• EXERCISE DESCRIPTION:
Repeat the data verbatim.

--- PROVIDED MATERIAL ---

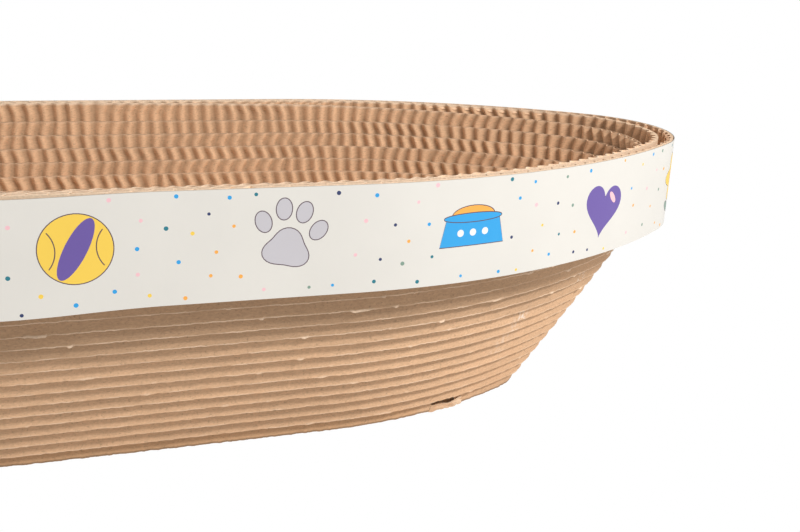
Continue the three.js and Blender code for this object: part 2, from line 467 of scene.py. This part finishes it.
class BoardStrip:
    """The stations of one strip along the spiral, and the sheets that stand on them."""

    def __init__(self, start, end, in_rim, tear):
        first, last = np.interp([start, end], spiral_turns, spiral_length)
        flutes = max(2, round((last - first) / flute_pitch))
        self.start = start
        self.in_rim = in_rim
        self.place = np.linspace(first, last, flutes * steps_per_flute + 1)
        self.turns = np.interp(self.place, spiral_length, spiral_turns)
        self.base = self.turns * turn_pitch + ply_drift(self.place)
        self.top = top_height(self.turns)
        self.foot = self.top - strip_height + torn_away(self.place, last, tear)
        self.across = self.heading_across()
        self.burr = least_burr + np.abs(burr_size(self.place))
        self.flap = self.flap_amount()
        self.rim_end = smooth_rise(self.across, *rim_end_bend) * in_rim
        sunk = smooth_rise(self.turns, level_turns, level_turns + 1)
        self.foot_lean = foot_lean * smooth_rise(self.across, *lean_bend) * sunk

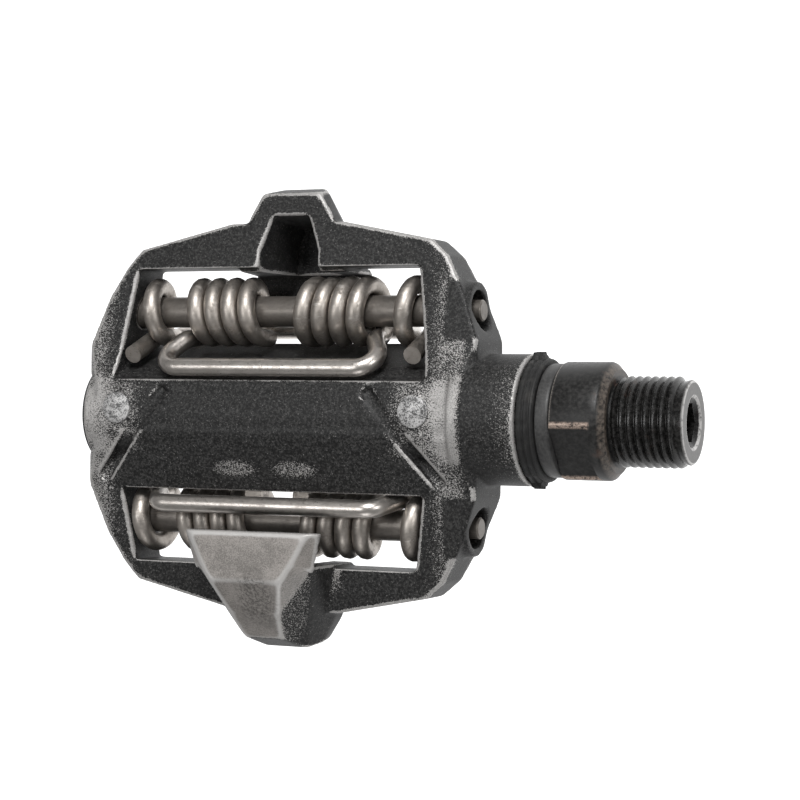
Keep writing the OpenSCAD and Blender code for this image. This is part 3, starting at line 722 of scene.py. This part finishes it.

---

• ANSWER TO THE EXERCISE:
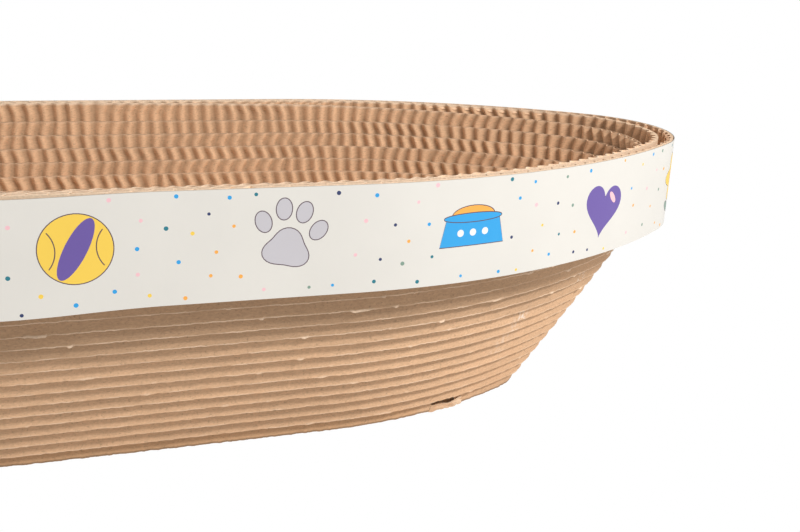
Continue the three.js and Blender code for this object: part 2, from line 467 of scene.py. This part finishes it.
class BoardStrip:
    """The stations of one strip along the spiral, and the sheets that stand on them."""

    def __init__(self, start, end, in_rim, tear):
        first, last = np.interp([start, end], spiral_turns, spiral_length)
        flutes = max(2, round((last - first) / flute_pitch))
        self.start = start
        self.in_rim = in_rim
        self.place = np.linspace(first, last, flutes * steps_per_flute + 1)
        self.turns = np.interp(self.place, spiral_length, spiral_turns)
        self.base = self.turns * turn_pitch + ply_drift(self.place)
        self.top = top_height(self.turns)
        self.foot = self.top - strip_height + torn_away(self.place, last, tear)
        self.across = self.heading_across()
        self.burr = least_burr + np.abs(burr_size(self.place))
        self.flap = self.flap_amount()
        self.rim_end = smooth_rise(self.across, *rim_end_bend) * in_rim
        sunk = smooth_rise(self.turns, level_turns, level_turns + 1)
        self.foot_lean = foot_lean * smooth_rise(self.across, *lean_bend) * sunk

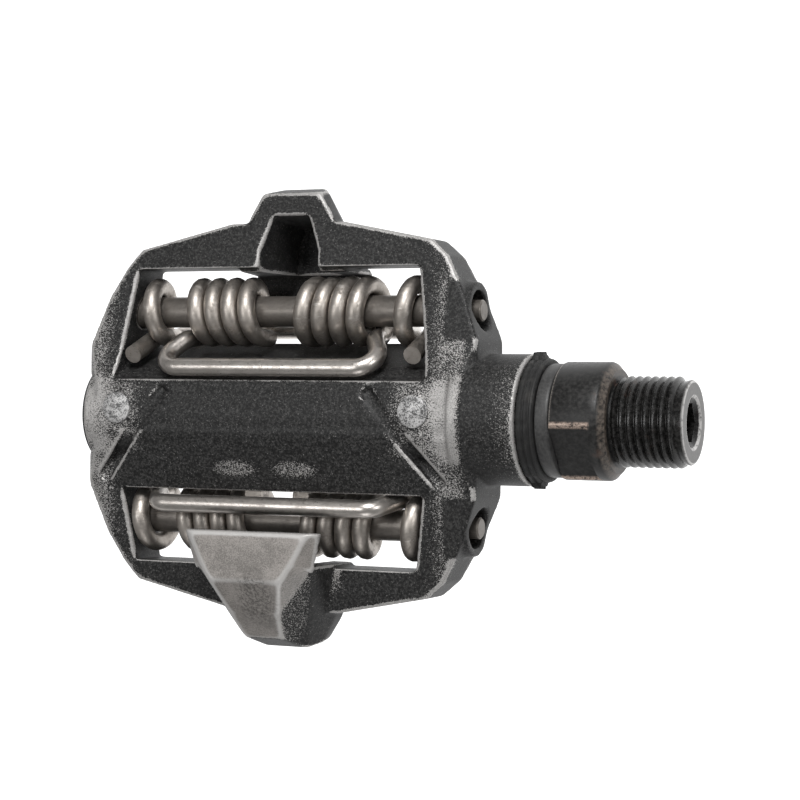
Keep writing the OpenSCAD and Blender code for this image. This is part 3, starting at line 722 of scene.py. This part finishes it.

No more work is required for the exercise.